The Connected Energy Service Integrator. In this play, the company serves as installer, integrator, maintainer, and/or operator for rooftop solar, storage, heating electrification, and smart home devices such as thermostats. Energy providers can develop service capabilities for these distributed energy resources (DERs) or deliver them via an online marketplace. This model emphasizes an end-to-end range of products and services, with success contingent upon developing an integrated offering that is greater than the sum of its parts.
The EV Service Provider. Here, the company serves as an integrator for charge point services such as physical maintenance and operation, as well as information and mobility services.

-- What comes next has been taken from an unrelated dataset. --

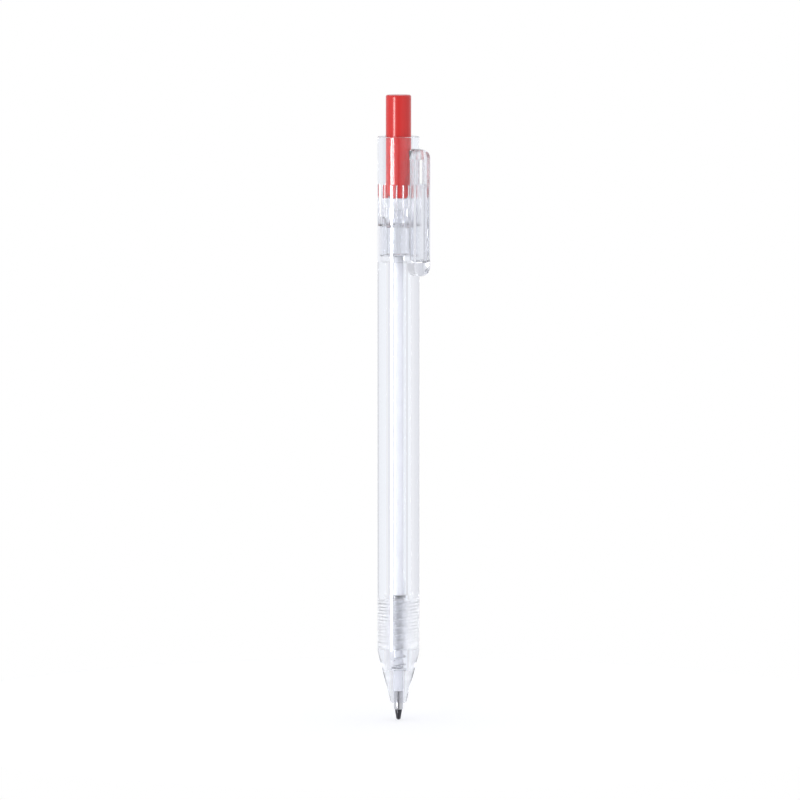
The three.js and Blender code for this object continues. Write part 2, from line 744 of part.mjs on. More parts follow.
const refill = new THREE.Group();
refill.add(
  piece('refill_tube', refillTube(), plastic(0xeceef4, 0.4), refillFoot),
  piece('ink_column', plug(inkTop - inkFoot), plastic(0x14183a, 0.5), inkFoot),
  piece('ink_follower', plug(FOLLOWER_LENGTH), plastic(0xe8dfc4, 0.4), inkTop),
  piece('point_sleeve', pointSleeve(), metal(0xc8cacf, 0.2), CONE_TOP_LEVEL),
  piece('point_cone', pointCone(), metal(0x4a4a4e, 0.35)),
  piece(
    'writing_ball',
    new THREE.SphereGeometry(BALL_RADIUS, BALL_SIDES, BALL_SIDES / 2).rotateX(Math.PI / 2),
    metal(0x8d8f94, 0.15),
    BALL_RADIUS,
  ),
);

const pen = new THREE.Group();
pen.add(shell, clickAction, refill);

export default pen;
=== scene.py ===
"""A clear click ballpoint pen, dressed for rendering round its packed construction.

The pen stands on its point: +Z runs from the ball to the button, and the clip is on the +X side.
Pieces are drawn in millimetres, in the frame's own place, and scaled to metres when they are set.
"""

import logging
import math
from dataclasses import dataclass, field
from enum import Enum
from typing import Callable, Sequence

import bmesh
import bpy
from mathutils import Matrix, Vector


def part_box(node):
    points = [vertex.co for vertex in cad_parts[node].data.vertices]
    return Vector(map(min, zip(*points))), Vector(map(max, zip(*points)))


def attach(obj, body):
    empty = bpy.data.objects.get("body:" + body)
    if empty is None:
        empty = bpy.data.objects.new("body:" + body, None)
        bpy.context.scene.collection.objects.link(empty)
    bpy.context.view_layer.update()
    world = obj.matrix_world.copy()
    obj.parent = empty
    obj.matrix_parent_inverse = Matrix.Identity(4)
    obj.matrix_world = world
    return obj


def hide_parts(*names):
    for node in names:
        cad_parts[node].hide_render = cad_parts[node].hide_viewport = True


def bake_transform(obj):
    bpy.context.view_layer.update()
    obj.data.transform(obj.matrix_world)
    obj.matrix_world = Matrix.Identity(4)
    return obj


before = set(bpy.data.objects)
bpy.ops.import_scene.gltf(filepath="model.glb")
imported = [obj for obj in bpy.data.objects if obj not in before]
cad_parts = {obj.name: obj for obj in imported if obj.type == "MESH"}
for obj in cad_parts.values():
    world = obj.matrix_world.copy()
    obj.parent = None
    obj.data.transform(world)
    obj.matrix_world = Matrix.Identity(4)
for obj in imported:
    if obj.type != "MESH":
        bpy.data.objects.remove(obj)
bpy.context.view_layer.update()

LOG = logging.getLogger("pen")

Pair = tuple[float, float]
Outline = list[Pair]
Colour = tuple[float, float, float]
Height = Callable[[float], float]

MM = 0.001  # in metres
SIDES = 128  # facets of a turned piece
ON_AXIS = 1e-6  # a smaller radius lies on the axis
SHARP = 35.0  # degrees from which an edge counts as sharp
WELD = 0.003  # corners nearer than this become one
PAST = 1.0  # how far a cutting block runs past what it cuts
UPRIGHT = Matrix(((1, 0, 0, 0), (0, 0, 1, 0), (0, 1, 0, 0), (0, 0, 0, 1)))  # drawn from the side
FACING = Matrix(((0, 0, 1, 0), (1, 0, 0, 0), (0, 1, 0, 0), (0, 0, 0, 1)))  # drawn from the front


# Mesh work


class Join(Enum):
    """How one solid is put together with others."""

    ADD = "UNION"
    CUT = "DIFFERENCE"
    KEEP = "INTERSECT"


@dataclass(frozen=True)
class Span:
    """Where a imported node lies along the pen's axis, and how far it reaches from it."""

    foot: float
    top: float
    radius: float


def span(node: str) -> Span:
    """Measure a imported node.

    Args:
        node: Name of the node.

    Returns:
        Its foot and top levels and its radius across the pen, in millimetres.
    """
    low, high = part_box(node)
    foot, top, radius = (round(value / MM, 3) for value in (low.z, high.z, (high.y - low.y) / 2))
    return Span(foot, top, radius)


def polar(radius: float, degrees: float, height: float) -> tuple[float, float, float]:
    """The point at a radius, a direction in degrees and a height."""
    angle = math.radians(degrees)
    return radius * math.cos(angle), radius * math.sin(angle), height


def solid(name: str, points: Sequence[Sequence[float]], faces: Sequence[Sequence[int]]) -> bpy.types.Object:
    """Make an object from points and faces, with its faces turned outwards.

    Args:
        name: Name of the new object.
        points: Corners, in millimetres.
        faces: Corner numbers of each face.

    Returns:
        The new object.
    """
    mesh = bpy.data.meshes.new(name)
    mesh.from_pydata([tuple(point) for point in points], [], [tuple(face) for face in faces])
    work = bmesh.new()
    work.from_mesh(mesh)
    bmesh.ops.recalc_face_normals(work, faces=work.faces)
    work.to_mesh(mesh)
    work.free()
    made = bpy.data.objects.new(name, mesh)
    bpy.context.scene.collection.objects.link(made)
    return made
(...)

The company also seeks to aggregate and provide flexibility services to support EV owners, including smart charging and vehicle-to-grid.
As energy providers continue to develop their commodity businesses and expand their connected energy service and flexibility offerings, they can combine these areas to create integrated offerings, thereby improving customer satisfaction, increasing loyalty, and reducing churn and price sensitivity.
The Competitive Advantages of Energy Providers
Energy providers are well-positioned to gain market share as these emerging opportunities unfold. They have unrivaled expertise in energy management and trading, as well as decades of experience working with regulators. Above all, they have large existing customer bases, with long-established relationships and physical proximity to energy consumers.
Energy providers can bundle energy, DER, EV services and flexibility into attractive value propositions for end consumers. If energy providers do not create such bundles, other entities are likely to do so. Indeed, according to research from Accenture, when asked why they would consider purchasing energy, energy-efficient products or related services from a provider other than their current energy provider, 41% of consumers cited the ability to “bundle products and services to receive a discount.”
New Competitors Emerge
While energy providers enjoy some inherent advantages, however, the opportunities in connected energy are attracting new market entrants. For example, oil and gas companies are looking for new growth strategies, with electricity emerging as a key component. Some global oil and gas companies are actively working to transform themselves from “oil and gas majors” to “energy majors,” investing in renewables and power management-related services, and aggressively acquiring startups.
Similarly, car manufacturers are looking past selling EVs and are seeking to combine EVs with smart, data-driven energy solutions. Some are even creating new companies to allow customers to produce and sell renewable energy — either with or without an EV — or to offer storage solutions that can be connected to energy management systems.
Other startups offer provocative value propositions ranging from flexibility services to peer-to-peer energy trading to connected home solutions and EV services, while digital giants take bold positions in areas such as smart homes and energy management services.
Capturing Value in Connected Energy
We believe that, to capture value in connected energy, energy providers need to develop new routes to market. We recommend starting with three areas of focus:
Evaluate new growth areas. Decide where to play, what to disrupt and how to win, evaluating earnings potential, time needed to achieve desired benefits, and the competitive landscape.
Earn the right to win. Providers need an open innovation mindset, combined with agility and flexibility. They also need to complement existing capabilities with external partners, new acquisitions, or minority-interest participation in startups.
Get to scale. The connected energy market requires a dynamic, disruptive approach to innovation. Maintaining momentum from proofs of concept and minimally viable products through full-scale launch calls for investment, commitment and acceptance of failure.
The connected energy market presents attractive opportunities for energy providers. There are value pools in home and business segments, transport, and digital connected services encompassing energy management, energy efficiency and flexibility. To succeed in connected energy, energy providers need to identify how and where to invest, but they also need to operate with one foot in the present and one foot in the future, working within the traditional system, while establishing a presence within the new and rapidly evolving power model.